Many other wholesale funds are already on offer, including a new $100m fund from ex-prime minister John Key, son Max and ex-strip club owners John and Michael Chow who last month announced they were launching such a wholesale fund to get money for their residential schemes in Auckland.
Barrass said the FMA wanted to better understand who was investing in those products and the level of risk for investors.
"We are particularly focused on whether and the extent to which vulnerable consumers and people who are in practice retail investors are accessing wholesale markets and the harm this may cause them and their families."
Barrass said it had requested information from the industry and would publish a report on its findings this year.
Asked about the concerns Barrass expressed, Law said these were precisely why it had taken so long to make the offer, "pushing extremely hard to get the personal guarantees from the directors".

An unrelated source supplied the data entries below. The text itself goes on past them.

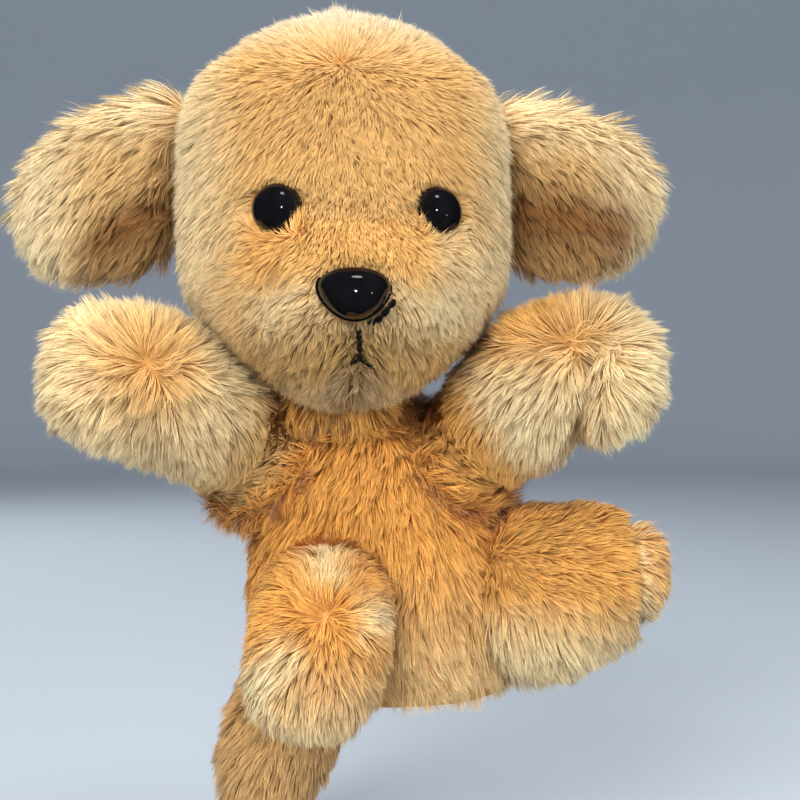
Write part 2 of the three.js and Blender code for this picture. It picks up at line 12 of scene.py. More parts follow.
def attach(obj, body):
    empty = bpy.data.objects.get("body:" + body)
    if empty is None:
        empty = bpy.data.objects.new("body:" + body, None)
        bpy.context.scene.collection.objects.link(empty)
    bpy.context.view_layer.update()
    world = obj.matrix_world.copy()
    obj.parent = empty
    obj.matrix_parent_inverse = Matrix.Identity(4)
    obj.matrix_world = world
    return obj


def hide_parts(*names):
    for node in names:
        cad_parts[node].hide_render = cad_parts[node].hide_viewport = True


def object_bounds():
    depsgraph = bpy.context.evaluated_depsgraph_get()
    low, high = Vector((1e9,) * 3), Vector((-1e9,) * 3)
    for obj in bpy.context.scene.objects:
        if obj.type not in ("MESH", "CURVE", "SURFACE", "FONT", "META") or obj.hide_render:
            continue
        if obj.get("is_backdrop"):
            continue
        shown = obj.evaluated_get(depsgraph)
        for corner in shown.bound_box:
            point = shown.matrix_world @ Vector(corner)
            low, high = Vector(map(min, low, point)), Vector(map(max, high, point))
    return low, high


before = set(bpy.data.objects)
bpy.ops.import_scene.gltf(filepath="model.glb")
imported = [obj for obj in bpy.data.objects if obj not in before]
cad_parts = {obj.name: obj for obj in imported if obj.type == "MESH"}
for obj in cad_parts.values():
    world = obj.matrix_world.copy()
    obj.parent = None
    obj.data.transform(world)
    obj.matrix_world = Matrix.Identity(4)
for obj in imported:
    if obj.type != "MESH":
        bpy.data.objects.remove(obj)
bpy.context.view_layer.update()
MM = 0.001

# ---------------------------------------------------------------- places shared with the CAD model
HEAD_CENTRE = np.array([-8.0, -8.0, 94.0])
HEAD_TURN = math.radians(8)
NECK = np.array([-9.0, 0.0, 60.0])
SHOULDER = {"left": np.array([14.0, -3.0, 46.0]), "right": np.array([-24.0, -3.0, 46.0])}
PAW = {"left": np.array([48.0, -24.0, 63.5]), "right": np.array([-57.5, -29.0, 63.0])}
ARM_WAY = {"left": (0.587, -0.522, 0.619), "right": (-0.566, -0.626, 0.536)}


def head_local(points):
    """Points of the row frame in the head's own frame, whose face looks along -Y."""
    c, s = math.cos(HEAD_TURN), math.sin(HEAD_TURN)
    d = points - HEAD_CENTRE
    return np.stack([c * d[:, 0] + s * d[:, 1], -s * d[:, 0] + c * d[:, 1], d[:, 2]], 1)


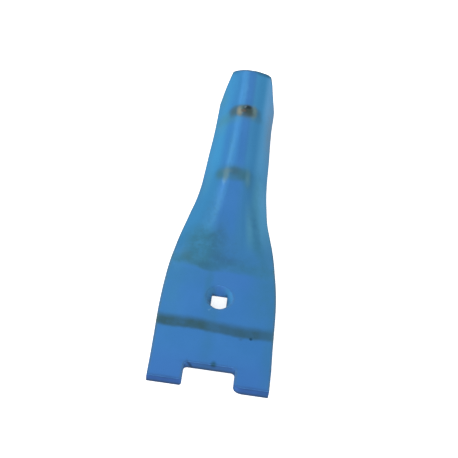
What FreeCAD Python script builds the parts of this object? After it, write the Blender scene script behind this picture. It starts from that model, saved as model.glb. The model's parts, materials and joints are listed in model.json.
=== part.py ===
import FreeCAD, Part
import math
import os

# Guide plate of a plough skimmer, pressed from one piece of steel plate.
# Lengths are in millimetres and angles in degrees.
# While it is drawn, X runs across the plate, Y from the tips of the legs to the neck's end,
# and Z out of the foot's front face, which lies at Z = 0. At the end it is laid down.

# Plate
plate_thickness = 10.0
plate_length = 339.0
front_edge_radius = 0.9

# Foot: the flat lower part, with two legs beside a notch
foot_half_width = 48.7
foot_tip_half_width = 49.6
foot_narrowest = 55.5
notch_half_width = 20.8
notch_depth = 16.7
notch_corner_radius = 3.0
leg_inner_corner_radius = 3.0

# Square hole for a bolt with a countersunk head and a square neck
hole_height = 80.7
hole_side = 13.0
hole_corner_radius = 1.0
countersink_diameter = 23.0
countersink_angle = 60.0
countersink_edge_radius = 0.5

# Neck: a channel with a narrow flat crest and two flanks bent backwards
neck_start = 219.5
neck_bend_radius = 24.0
neck_bend_angle = 62.0
neck_crest_half_width = 2.0
neck_blank_half_width = 37.8
neck_end_blank_half_width = 32.8
neck_sections = 6

# Flare: where the flat foot turns into the neck
flare_start = 97.0
flare_lead = 4.2
flare_lead_power = 4
flare_blank_end = 200.0
flare_sections = 16
crest_spread_start = 281.5
crest_spread = 14.3
crest_spread_power = 1.5

# Taper that cuts the flanks away towards the neck's end
taper_length = 34.0
taper_end_half_width = 17.6
taper_face_lean = 50.0
taper_corner_radius = 2.0

# Accuracy of the search for the resting angle, and of comparing places
rest_search_steps = 400
same_place = 0.001


def clamp(fraction):
    """The fraction, kept between 0 and 1."""
    return min(max(fraction, 0.0), 1.0)


def smooth(fraction):
    """Ease from 0 to 1 with no slope at either end."""
    kept = clamp(fraction)
    return kept * kept * (3.0 - 2.0 * kept)


def gentle(fraction):
    """Ease from 0 to 1 with neither slope nor curvature at either end."""
    return fraction ** 3 * (fraction * (6.0 * fraction - 15.0) + 10.0)


def spread(first, last, count):
    """Evenly spaced places from first to last, both included."""
    return [first + (last - first) * index / count for index in range(count + 1)]


def bend_angle(station):
    """Angle in radians by which the flanks are bent back at a station along Y."""
    fraction = clamp((station - flare_start) / (neck_start - flare_start))
    lead = 1.0 + flare_lead * (1.0 - fraction) ** flare_lead_power
    return math.radians(neck_bend_angle) * gentle(fraction) * lead


def bend_zone():
    """Width of the bent strip beside the crest, measured on the flat blank."""
    return neck_bend_radius * math.radians(neck_bend_angle)


def crest_half_width(station):
    """Half width of the flat crest, which spreads towards the foot."""
    fraction = max(crest_spread_start - station, 0.0) / (crest_spread_start - flare_start)
    return neck_crest_half_width + crest_spread * fraction ** crest_spread_power


def neck_blank(station):
    """Half width of the neck on the flat blank, which narrows towards the end."""
    fraction = clamp((station - flare_blank_end) / (plate_length - flare_blank_end))
    return neck_blank_half_width + (neck_end_blank_half_width - neck_blank_half_width) * fraction


def blank_half_width(station):
    """Half width of the flat blank, from the foot's narrowest place upwards."""
    fraction = smooth((station - foot_narrowest) / (flare_blank_end - foot_narrowest))
    return foot_half_width + (neck_blank(station) - foot_half_width) * fraction


def front_profile(station):
    """Half of a section's front line: the crest's end, the bend's middle and end, and the edge."""
    angle = bend_angle(station)
    crest = crest_half_width(station)
    flank = blank_half_width(station) - crest - bend_zone()
    if angle > 0.0:
        radius = bend_zone() / angle
        bend_middle = (crest + radius * math.sin(angle / 2.0), radius * (math.cos(angle / 2.0) - 1.0))
        bend_end = (crest + radius * math.sin(angle), radius * (math.cos(angle) - 1.0))
    else:
        bend_middle = (crest + bend_zone() / 2.0, 0.0)
        bend_end = (crest + bend_zone(), 0.0)
    edge = (bend_end[0] + flank * math.cos(angle), bend_end[1] - flank * math.sin(angle))
    return (crest, 0.0), bend_middle, bend_end, edge


def set_back(point, angle):
    """The point of the back that lies behind a front point, where the surface leans by angle."""
    return point[0] - plate_thickness * math.sin(angle), point[1] - plate_thickness * math.cos(angle)


def back_profile(station):
    """Half of a section's back line, one plate thickness behind the front line."""
    angle = bend_angle(station)
    leans = [0.0, angle / 2.0, angle, angle]
    return [set_back(point, lean) for point, lean in zip(front_profile(station), leans)]


def section_wire(station):
    """Closed outline of the plate at a station: front line, edge, back line, edge."""
    front = front_profile(station)
    back = back_profile(station)

    def place(point, side):
        return FreeCAD.Vector(side * point[0], station, point[1])

    def line(start, end):
        return Part.LineSegment(start, end).toShape()

    def bend(start, middle, end):
        if bend_angle(station) > 0.0:
            return Part.Arc(start, middle, end).toShape()
        return line(start, end)

    left_front, right_front = ([place(point, side) for point in front] for side in (-1, 1))
    left_back, right_back = ([place(point, side) for point in back] for side in (-1, 1))
    return Part.Wire([
        line(left_front[3], left_front[2]),
        bend(left_front[2], left_front[1], left_front[0]),
        line(left_front[0], right_front[0]),
        bend(right_front[0], right_front[1], right_front[2]),
        line(right_front[2], right_front[3]),
        line(right_front[3], right_back[3]),
        line(right_back[3], right_back[2]),
        bend(right_back[2], right_back[1], right_back[0]),
        line(right_back[0], left_back[0]),
        bend(left_back[0], left_back[1], left_back[2]),
        line(left_back[2], left_back[3]),
        line(left_back[3], left_front[3]),
    ])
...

Of FMA concerns, Law aid: "I think their worries are genuine. Some rogue operators could take advantage of this. Personally knowing the people behind this offer, I am pretty confident they are legit. That's why we made them get the personal guarantees in place before we start promoting them."
"You're largely on your own" the FMA's Paul Gregory warned last year after the authority told Auckland property developer and investor Du Val to remove advertising for a mortgage fund which gave the impression it was low risk.
Offers to wholesale and eligible investors can have far fewer protections than other types of offers, Gregory warned, so people need to consider them harder and ask more questions.
Wholesale investment offers can promise attractive returns but don't have the same protections as retail investment offers, he stressed.